Metadata can be restored so information is recovered instead of lost. Of course, this is
where the file system gets its name.
A B+ Tree is used to track directories/files and extent locations. The B+ Tree allows for
the searches to be performed much faster than most other stored data in files.
The JFS file system allows for the use of Dynamic Inode Allocation. The Inodes are 512
bytes each with 32 Inodes on a 16KB extent. Every file system has a limited number of
Inodes, but with Dynamic Inode Allocation, more can be created beyond the standard
limit. When Inodes are used up, files cannot be added until files have been deleted and
Inodes freed.
Extents are used to help prevent fragmentation. When Extents are used, a “reserved” free
space is kept after files. These contiguous free blocks are to allow the file to grow and not
cause fragmentation by placing parts of a file in non-contiguous spaces. When files are
spread out, or fragmented, system performance can be affected.
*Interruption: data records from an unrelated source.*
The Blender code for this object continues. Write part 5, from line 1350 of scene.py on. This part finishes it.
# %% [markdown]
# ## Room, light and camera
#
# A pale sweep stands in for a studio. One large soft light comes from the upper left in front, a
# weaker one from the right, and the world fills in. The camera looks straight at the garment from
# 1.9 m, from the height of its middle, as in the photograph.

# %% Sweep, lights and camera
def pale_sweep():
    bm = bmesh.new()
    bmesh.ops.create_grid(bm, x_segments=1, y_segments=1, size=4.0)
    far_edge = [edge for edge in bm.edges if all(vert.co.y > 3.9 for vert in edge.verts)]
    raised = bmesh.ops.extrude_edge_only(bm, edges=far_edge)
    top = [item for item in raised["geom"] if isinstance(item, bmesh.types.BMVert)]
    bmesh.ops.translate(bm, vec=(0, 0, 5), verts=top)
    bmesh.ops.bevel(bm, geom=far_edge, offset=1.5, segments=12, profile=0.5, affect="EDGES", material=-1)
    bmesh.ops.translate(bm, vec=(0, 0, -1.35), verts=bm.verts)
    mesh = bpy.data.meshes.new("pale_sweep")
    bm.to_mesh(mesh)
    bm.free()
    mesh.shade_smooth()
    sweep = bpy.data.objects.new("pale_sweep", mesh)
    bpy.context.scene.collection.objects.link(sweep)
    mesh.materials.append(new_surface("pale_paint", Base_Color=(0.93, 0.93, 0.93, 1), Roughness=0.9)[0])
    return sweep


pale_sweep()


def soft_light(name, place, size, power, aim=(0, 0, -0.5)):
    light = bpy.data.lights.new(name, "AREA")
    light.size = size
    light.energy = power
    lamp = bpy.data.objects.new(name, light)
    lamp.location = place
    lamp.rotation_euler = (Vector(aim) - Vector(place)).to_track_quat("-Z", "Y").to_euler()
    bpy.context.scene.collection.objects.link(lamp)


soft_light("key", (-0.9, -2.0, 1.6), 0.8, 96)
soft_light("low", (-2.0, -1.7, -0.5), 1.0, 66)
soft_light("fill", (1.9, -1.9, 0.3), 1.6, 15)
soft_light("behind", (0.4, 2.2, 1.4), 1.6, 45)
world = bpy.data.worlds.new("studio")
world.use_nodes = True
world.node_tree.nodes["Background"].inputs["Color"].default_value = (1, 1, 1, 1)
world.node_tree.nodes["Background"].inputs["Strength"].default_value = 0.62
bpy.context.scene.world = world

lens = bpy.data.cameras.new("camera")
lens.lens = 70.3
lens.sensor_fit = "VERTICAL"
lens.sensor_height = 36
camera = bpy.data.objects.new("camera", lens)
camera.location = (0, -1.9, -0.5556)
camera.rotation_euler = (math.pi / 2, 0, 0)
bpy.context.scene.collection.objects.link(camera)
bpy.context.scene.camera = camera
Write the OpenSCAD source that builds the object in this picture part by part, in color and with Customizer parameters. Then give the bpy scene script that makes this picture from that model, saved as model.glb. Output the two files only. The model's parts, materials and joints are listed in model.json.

Allocating space on the file system is accomplished by using Extents. To manage the free
space on the file system, B+ Trees are used to track these spaces. Other file systems use a
bitmap to track free and used space. Two B+ Trees are used to track free space on a JFS
file system. One tree is used to store the starting block of the free extents, while the
second B+ Tree indexes the number of free extents for each starting block. To write a file,
the file system can check for a free space with enough contiguous extents, and then find
the starting block to begin writing.
NOTE: Bitmaps are used to track used and unused space. These bitmaps are not images,
but a file where each bit represents an addressable block. Each bit is either on (1) or off
(0) to represent if it is used or free.
To provide more storage, Compression can be used (on AIX only) to compress files so
more data can fit than without it being compressed.
JFS also allows for Concurrent I/O (CIO) for shared access of read and writes to a file.
Normally, when a file is read or written to, the file is in a "lock" mode to prevent other
processes from performing any I/O. With CIO, locks are a shared lock, which means that
other I/O can be performed. Read and writes are normally done in a serial fashion.
When requests are sent from applications to read or write, the requests are fulfilled as
they come - first come first serve, or first in, first out (FIFO). When read or writes are
performed, then to improve performance, Direct I/O is used.
JFS obtains faster throughput by using Allocation Groups. These are sections of a disk
volume where a read/write can occur simultaneously with other Allocation Groups in the
same disk volume. The process works better when the volume spans multiple disks.
Allocation Groups may store files within the group which are related. The relation may
be that they are from the directory and be from the same application. When a file is
opened, the Allocation Group as a whole is locked to prevent the files within the group
from being allocated elsewhere. Another allocation option is Sparse Files, where files are
spread out over the disk.